You still have that little light in the corner of your mind, waiting to shine across the entire of your brain.
But just as you spend your time thinking of everything that could go wrong if you let another person into your life, think also on how it could go right.
And remember this, there are no perfect people. There are no perfect situations, but there are beautiful ones. And they will always be worth waiting for, and worth holding onto.
Like the people that mean it when they say they love you. Like the people that will call you at a minutes notice and hold you when you need it. Like the people that will state a promise and stick by it. Like the people that provide you with love and understanding in the form of words but most especially in the form of actions. Like the people that almost entirely remedy, even for a second, your complete catalog of pain in a simple text. Like the people whose name flashes up and causes your heart to start pumping all over again. Like the people reminding you that what makes you feel so abnormal is what makes you so endearingly authentic.

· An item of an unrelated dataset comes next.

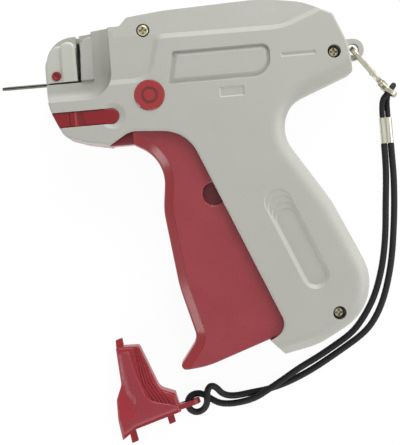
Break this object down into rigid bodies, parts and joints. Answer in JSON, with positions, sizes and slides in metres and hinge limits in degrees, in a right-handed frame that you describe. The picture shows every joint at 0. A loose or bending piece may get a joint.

And like the situations that fill the silence with a great warmth, like a hug with no words but mutual understanding. Like a shared pizza, and a film with no pressure to mention the pain because you already know you’re healing it. Like the moment when you both realize you are scared of losing the other. Like the moment you realize that the fear only brings you closer. Like the moment you truly share the darkness and tell them things that are secret to you and are met with no judgment and no scrutiny. Like the moment you read a paragraph and realise you are already picturing the same people or person and it makes you smile.
Because remember this, you have every right to be scared of love, especially if you have been raised with the definition that love and pain are the same thing. You have every reason to feel fearful of trusting another soul when so many other soulmates have cut themselves from your hip. But the truth is, fear is fuel and fuel is fire and fire is the thing in your chest that keeps you alive. It is the fear that will keep you cautious. It is the fear that will make you love so deeply and care so heartily. It is the fear that you have to find a way to moderate; to control.
Because remember this, you cannot rush fixing something that has been growing, like a vine, up the foundations of your life. You must give it time. You must allow yourself to be overwhelmed by the insanity of it all. You must allow yourself to cry when you find so much love is surrounding you now. But you must cry and do so out of joy because you are transcending into a new era of you and eventually you will realize it was the greatest era of your life.
When your heart makes you fear love, remember this: you too are capable of being loved – truly, honestly, completely.